### Given material

──────

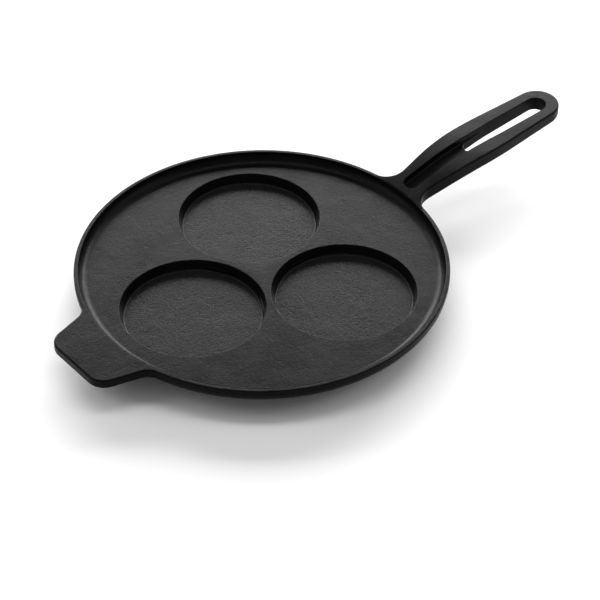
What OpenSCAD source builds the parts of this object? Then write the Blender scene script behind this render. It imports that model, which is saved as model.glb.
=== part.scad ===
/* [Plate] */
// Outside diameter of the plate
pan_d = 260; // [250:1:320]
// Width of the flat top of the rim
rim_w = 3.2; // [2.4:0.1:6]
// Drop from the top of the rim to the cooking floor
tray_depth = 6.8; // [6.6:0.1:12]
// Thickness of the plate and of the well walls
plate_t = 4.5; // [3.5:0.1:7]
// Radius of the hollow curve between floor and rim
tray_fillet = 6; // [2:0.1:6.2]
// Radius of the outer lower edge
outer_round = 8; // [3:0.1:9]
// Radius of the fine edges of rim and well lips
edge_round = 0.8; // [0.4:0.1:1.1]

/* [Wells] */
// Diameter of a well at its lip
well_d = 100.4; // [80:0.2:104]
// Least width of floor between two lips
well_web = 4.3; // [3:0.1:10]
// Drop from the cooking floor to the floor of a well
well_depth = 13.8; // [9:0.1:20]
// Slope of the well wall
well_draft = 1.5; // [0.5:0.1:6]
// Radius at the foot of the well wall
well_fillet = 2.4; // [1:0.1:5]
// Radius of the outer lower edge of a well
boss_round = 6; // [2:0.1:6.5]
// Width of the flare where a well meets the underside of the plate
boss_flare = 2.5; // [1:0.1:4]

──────

### Brief
Please repeat the material above, word for word and in full.

### Full output
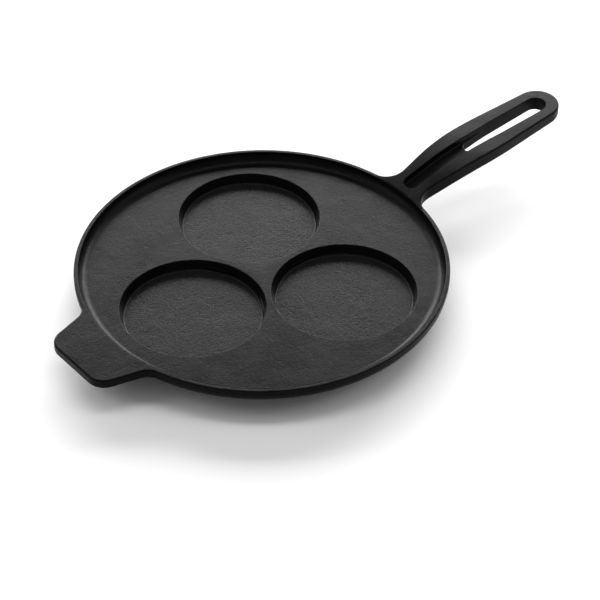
What OpenSCAD source builds the parts of this object? Then write the Blender scene script behind this render. It imports that model, which is saved as model.glb.
=== part.scad ===
/* [Plate] */
// Outside diameter of the plate
pan_d = 260; // [250:1:320]
// Width of the flat top of the rim
rim_w = 3.2; // [2.4:0.1:6]
// Drop from the top of the rim to the cooking floor
tray_depth = 6.8; // [6.6:0.1:12]
// Thickness of the plate and of the well walls
plate_t = 4.5; // [3.5:0.1:7]
// Radius of the hollow curve between floor and rim
tray_fillet = 6; // [2:0.1:6.2]
// Radius of the outer lower edge
outer_round = 8; // [3:0.1:9]
// Radius of the fine edges of rim and well lips
edge_round = 0.8; // [0.4:0.1:1.1]

/* [Wells] */
// Diameter of a well at its lip
well_d = 100.4; // [80:0.2:104]
// Least width of floor between two lips
well_web = 4.3; // [3:0.1:10]
// Drop from the cooking floor to the floor of a well
well_depth = 13.8; // [9:0.1:20]
// Slope of the well wall
well_draft = 1.5; // [0.5:0.1:6]
// Radius at the foot of the well wall
well_fillet = 2.4; // [1:0.1:5]
// Radius of the outer lower edge of a well
boss_round = 6; // [2:0.1:6.5]
// Width of the flare where a well meets the underside of the plate
boss_flare = 2.5; // [1:0.1:4]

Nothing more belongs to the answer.